Aleppo Überleben in den Trümmern von Aleppo

Aleppo · Ihre Wohnung in einem Rebellenviertel ist gerade noch bewohnbar: Damit ist Familie Chatib besser dran als viele ihrer Nachbarn.

Die Straße sieht aus, als sei sie von einem Erdbeben verwüstet worden. Das ausgebombte Haus in einem früher von Rebellen gehaltenen Viertel der syrischen Stadt Aleppo steht bis auf eine Wohnung im zweiten Geschoss leer. Dort leben Abdel-Hamid Chatib und seine Familie. Es gibt keinen Strom und kein fließendes Wasser, die Fenster sind mit Nylontüchern abgedeckt. Ein von einer Granate in die Wand des Wohnzimmers gerissenes Loch ist mit einem Metallstück verschlossen, durch das das Abzugsrohr für den Holzofen verläuft.

Chatib und seine Familie sind die einzigen Bewohner des sechsstöckigen Gebäudes. Das Haupteingangstor haben sie mit einer Metallkette verschlossen, sie fürchten sich vor Plünderern. Kerzen sorgen in der Wohnung mit zwei Schlafzimmern nachts für ein wenig Licht. Einen anderen Zufluchtsort hat die Familie nicht. Der 56-jährige Schmied war monatelang arbeitslos und konnte sich keine Mietzahlungen mehr leisten. Er befürchtete, dass ihre Wohnung im Viertel Ansari komplett geplündert würde, wenn sie weiter wegblieben. "Vor ein paar Tagen hat mich ein Mann gefragt, "kann es sein, dass ihr hier lebt?" Ich sagte, "wohin können wir denn gehen?" Zumindest ist das unser Haus, und niemand wird uns auffordern zu gehen", sagt Chatibs Frau Hasnaa.

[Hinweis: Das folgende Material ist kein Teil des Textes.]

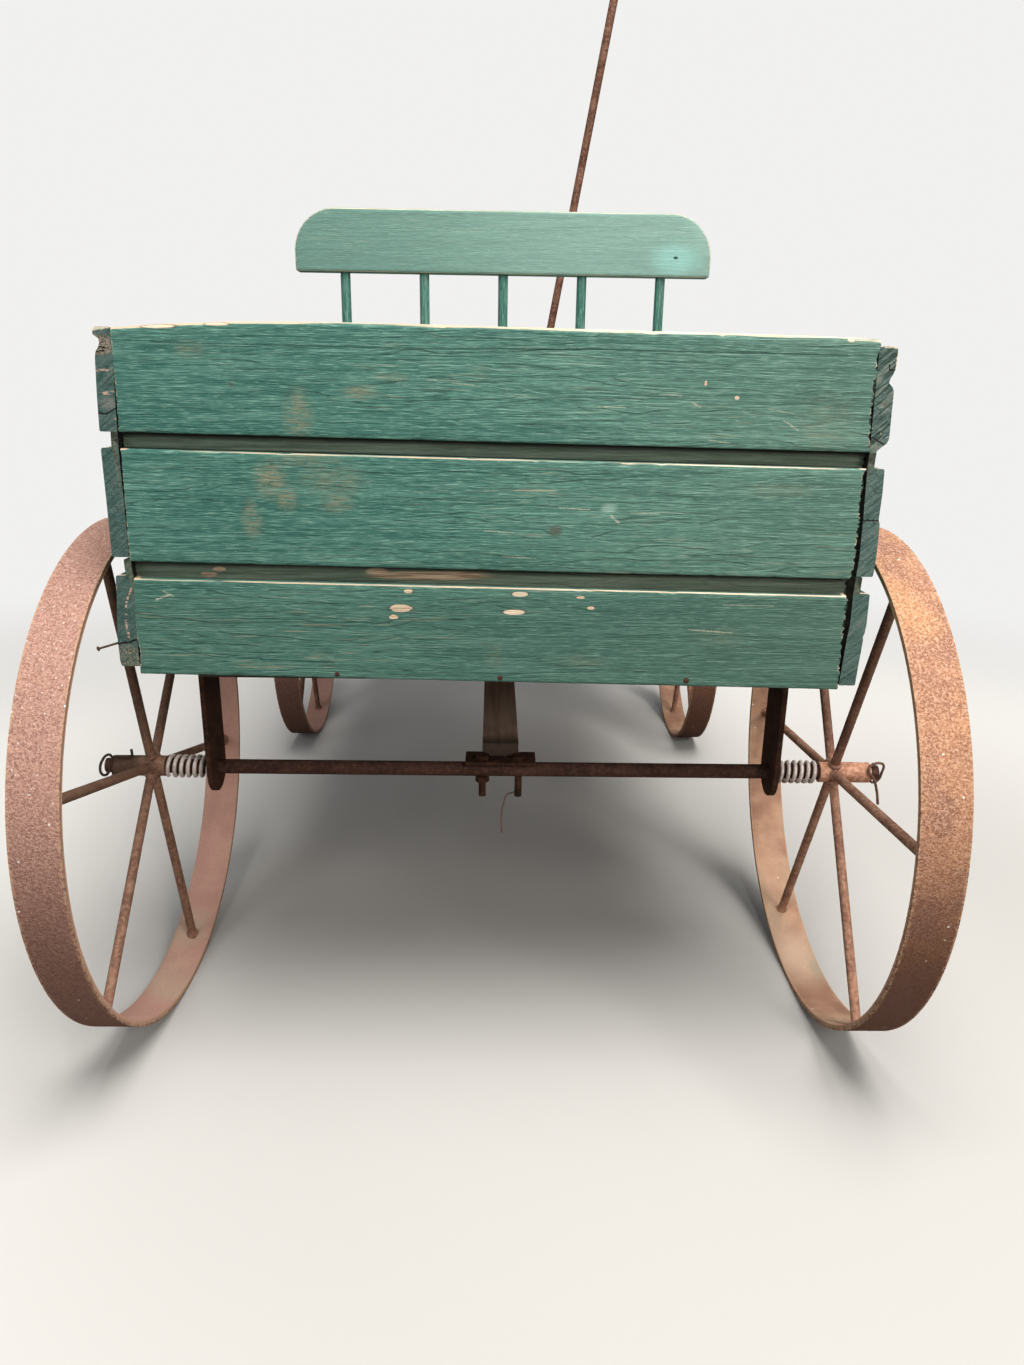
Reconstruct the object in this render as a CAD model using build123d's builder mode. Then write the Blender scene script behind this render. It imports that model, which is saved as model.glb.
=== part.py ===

Das Leben und der Krieg haben der Familie schwer zugesetzt. Ihr ältester Sohn Mohammed wurde bei der Bombardierung Ost-Aleppos 2013 getötet. Ein Jahr später wurde auch ihre vierjährige Enkelin tödlich von einer Kugel getroffen, während sie auf dem Balkon der elterlichen Wohnung spielte. Sohn Mahmud kam bei der Arbeit ums Leben, er erlitt beim Schweißen eines mit Gas gefüllten Behälters schwere Verbrennungen. Seit Rebellen, die gegen den syrischen Präsidenten Baschar al Assad kämpfen, den Osten Aleppos im Juli 2012 stürmten, musste die Familie zwei Mal aus dem Haus in sicherere Gegenden umziehen, jedes Mal kehrte sie wieder zurück.

Doch im August 2016, als Regierungstruppen ihre Offensive verstärkten, zwang sie ein Luftangriff ein drittes Mal zur Flucht. "Es war so gefährlich, und unsere Kinder hatten schreckliche Angst, so dass wir es nicht mehr ertragen haben", sagt der Familienvater.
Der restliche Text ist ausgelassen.